(Instructions for the task) Repeat the line that contains "def palisade() ->", the line that contains "zip(*points))), Vector(map(max, zip(*points)))", and all lines between them, exactly and with no other lines.

(The data)

>> BEGIN

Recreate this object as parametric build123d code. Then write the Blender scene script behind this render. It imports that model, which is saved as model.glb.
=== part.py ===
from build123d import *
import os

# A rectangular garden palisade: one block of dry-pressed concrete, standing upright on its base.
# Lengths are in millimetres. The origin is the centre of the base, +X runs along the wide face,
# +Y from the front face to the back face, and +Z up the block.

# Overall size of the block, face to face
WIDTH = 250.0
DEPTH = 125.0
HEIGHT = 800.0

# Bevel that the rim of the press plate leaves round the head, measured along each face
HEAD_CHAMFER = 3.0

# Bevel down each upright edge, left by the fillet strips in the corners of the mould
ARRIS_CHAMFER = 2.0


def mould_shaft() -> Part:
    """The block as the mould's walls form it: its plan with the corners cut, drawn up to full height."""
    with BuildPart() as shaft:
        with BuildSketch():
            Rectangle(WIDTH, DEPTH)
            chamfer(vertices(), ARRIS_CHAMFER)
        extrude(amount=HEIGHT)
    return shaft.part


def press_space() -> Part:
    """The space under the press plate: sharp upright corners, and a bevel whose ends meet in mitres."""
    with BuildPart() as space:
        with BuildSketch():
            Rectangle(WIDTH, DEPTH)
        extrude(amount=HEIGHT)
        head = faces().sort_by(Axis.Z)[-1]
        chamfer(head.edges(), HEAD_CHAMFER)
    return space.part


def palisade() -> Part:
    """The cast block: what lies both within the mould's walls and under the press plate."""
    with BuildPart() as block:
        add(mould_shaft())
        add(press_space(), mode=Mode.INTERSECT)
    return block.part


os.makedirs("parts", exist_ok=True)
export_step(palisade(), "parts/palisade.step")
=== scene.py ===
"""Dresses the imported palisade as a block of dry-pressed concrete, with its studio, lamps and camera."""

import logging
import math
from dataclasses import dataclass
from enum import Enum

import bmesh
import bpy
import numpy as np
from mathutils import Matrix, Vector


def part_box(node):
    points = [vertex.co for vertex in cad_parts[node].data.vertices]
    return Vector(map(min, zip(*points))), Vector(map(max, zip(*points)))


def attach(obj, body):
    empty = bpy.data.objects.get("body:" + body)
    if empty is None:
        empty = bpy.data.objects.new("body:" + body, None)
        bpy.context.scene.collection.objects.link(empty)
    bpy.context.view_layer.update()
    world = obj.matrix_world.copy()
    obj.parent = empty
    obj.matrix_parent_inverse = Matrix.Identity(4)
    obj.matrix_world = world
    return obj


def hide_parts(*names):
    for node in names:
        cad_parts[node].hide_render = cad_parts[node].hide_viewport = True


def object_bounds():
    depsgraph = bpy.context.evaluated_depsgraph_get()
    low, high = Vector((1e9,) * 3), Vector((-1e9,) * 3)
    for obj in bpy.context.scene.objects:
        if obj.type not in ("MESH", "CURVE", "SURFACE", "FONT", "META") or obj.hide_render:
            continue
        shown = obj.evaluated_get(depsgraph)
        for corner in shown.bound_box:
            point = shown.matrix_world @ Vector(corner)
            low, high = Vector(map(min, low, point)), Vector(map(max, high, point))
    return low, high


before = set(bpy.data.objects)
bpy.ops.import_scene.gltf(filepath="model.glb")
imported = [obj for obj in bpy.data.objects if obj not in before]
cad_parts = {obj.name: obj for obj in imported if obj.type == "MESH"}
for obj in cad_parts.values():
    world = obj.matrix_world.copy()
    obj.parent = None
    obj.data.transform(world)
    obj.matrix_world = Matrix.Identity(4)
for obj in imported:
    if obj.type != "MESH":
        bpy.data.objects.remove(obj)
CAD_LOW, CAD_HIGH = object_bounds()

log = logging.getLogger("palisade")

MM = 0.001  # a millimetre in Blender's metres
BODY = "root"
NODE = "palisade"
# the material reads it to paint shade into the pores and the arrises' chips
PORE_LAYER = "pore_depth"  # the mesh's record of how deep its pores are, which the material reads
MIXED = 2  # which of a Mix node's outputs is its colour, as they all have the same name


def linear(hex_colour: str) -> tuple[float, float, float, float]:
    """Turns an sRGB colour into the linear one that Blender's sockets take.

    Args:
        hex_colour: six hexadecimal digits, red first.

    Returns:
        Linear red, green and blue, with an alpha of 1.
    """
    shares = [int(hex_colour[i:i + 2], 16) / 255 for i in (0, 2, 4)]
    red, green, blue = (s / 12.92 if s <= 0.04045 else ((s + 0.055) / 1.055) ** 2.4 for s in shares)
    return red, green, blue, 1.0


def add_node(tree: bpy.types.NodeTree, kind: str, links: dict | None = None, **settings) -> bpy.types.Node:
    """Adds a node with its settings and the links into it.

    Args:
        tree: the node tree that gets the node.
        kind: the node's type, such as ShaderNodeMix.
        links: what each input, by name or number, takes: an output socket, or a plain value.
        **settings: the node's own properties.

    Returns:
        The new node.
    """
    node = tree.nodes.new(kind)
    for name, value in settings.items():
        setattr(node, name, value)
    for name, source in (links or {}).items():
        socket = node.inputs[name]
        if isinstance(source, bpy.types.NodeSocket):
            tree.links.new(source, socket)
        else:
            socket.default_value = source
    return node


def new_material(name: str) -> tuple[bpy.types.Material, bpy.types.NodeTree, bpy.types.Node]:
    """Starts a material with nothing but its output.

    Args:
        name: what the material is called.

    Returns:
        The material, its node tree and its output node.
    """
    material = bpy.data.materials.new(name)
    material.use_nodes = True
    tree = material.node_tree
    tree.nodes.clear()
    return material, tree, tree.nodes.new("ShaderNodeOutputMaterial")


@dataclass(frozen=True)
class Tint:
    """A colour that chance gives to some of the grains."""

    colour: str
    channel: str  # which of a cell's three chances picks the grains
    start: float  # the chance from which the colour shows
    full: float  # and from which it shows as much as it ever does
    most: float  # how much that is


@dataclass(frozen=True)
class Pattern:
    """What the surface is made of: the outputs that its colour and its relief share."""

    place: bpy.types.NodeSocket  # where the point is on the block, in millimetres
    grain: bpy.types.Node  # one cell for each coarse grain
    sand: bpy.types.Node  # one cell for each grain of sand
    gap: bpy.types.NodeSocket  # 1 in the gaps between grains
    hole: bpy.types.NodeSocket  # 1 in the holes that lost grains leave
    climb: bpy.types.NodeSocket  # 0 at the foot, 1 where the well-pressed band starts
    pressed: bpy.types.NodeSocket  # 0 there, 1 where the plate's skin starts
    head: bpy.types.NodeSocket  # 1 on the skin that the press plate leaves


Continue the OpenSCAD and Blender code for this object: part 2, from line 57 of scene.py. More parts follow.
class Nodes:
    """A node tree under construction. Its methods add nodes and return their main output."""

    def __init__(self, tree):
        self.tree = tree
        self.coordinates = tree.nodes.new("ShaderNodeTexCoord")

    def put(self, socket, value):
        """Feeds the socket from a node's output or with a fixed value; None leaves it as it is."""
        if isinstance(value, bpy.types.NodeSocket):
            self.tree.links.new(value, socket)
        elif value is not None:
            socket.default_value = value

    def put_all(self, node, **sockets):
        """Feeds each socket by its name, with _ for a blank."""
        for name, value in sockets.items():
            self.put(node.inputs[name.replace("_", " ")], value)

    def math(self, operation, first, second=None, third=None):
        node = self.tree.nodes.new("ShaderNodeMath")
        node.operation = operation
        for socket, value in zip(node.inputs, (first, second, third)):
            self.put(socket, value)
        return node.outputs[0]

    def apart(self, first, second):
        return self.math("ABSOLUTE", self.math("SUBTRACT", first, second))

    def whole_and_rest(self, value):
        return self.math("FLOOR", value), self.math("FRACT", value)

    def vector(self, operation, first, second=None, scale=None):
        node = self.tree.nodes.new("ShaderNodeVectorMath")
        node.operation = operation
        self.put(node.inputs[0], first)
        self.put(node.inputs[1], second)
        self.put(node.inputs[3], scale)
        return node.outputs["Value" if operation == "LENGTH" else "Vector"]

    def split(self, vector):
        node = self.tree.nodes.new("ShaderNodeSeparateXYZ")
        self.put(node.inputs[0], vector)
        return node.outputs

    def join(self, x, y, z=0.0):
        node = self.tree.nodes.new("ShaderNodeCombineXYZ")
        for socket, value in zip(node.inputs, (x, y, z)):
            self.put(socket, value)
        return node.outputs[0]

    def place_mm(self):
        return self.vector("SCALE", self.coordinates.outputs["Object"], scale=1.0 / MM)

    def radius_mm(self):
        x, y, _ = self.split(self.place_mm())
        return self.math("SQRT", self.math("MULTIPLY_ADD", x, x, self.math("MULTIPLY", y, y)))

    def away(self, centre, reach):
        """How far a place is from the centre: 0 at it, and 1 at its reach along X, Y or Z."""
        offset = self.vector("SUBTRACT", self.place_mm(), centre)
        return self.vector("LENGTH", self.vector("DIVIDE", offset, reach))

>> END

(Task response)
def palisade() -> Part:
    """The cast block: what lies both within the mould's walls and under the press plate."""
    with BuildPart() as block:
        add(mould_shaft())
        add(press_space(), mode=Mode.INTERSECT)
    return block.part


os.makedirs("parts", exist_ok=True)
export_step(palisade(), "parts/palisade.step")
=== scene.py ===
"""Dresses the imported palisade as a block of dry-pressed concrete, with its studio, lamps and camera."""

import logging
import math
from dataclasses import dataclass
from enum import Enum

import bmesh
import bpy
import numpy as np
from mathutils import Matrix, Vector


def part_box(node):
    points = [vertex.co for vertex in cad_parts[node].data.vertices]
    return Vector(map(min, zip(*points))), Vector(map(max, zip(*points)))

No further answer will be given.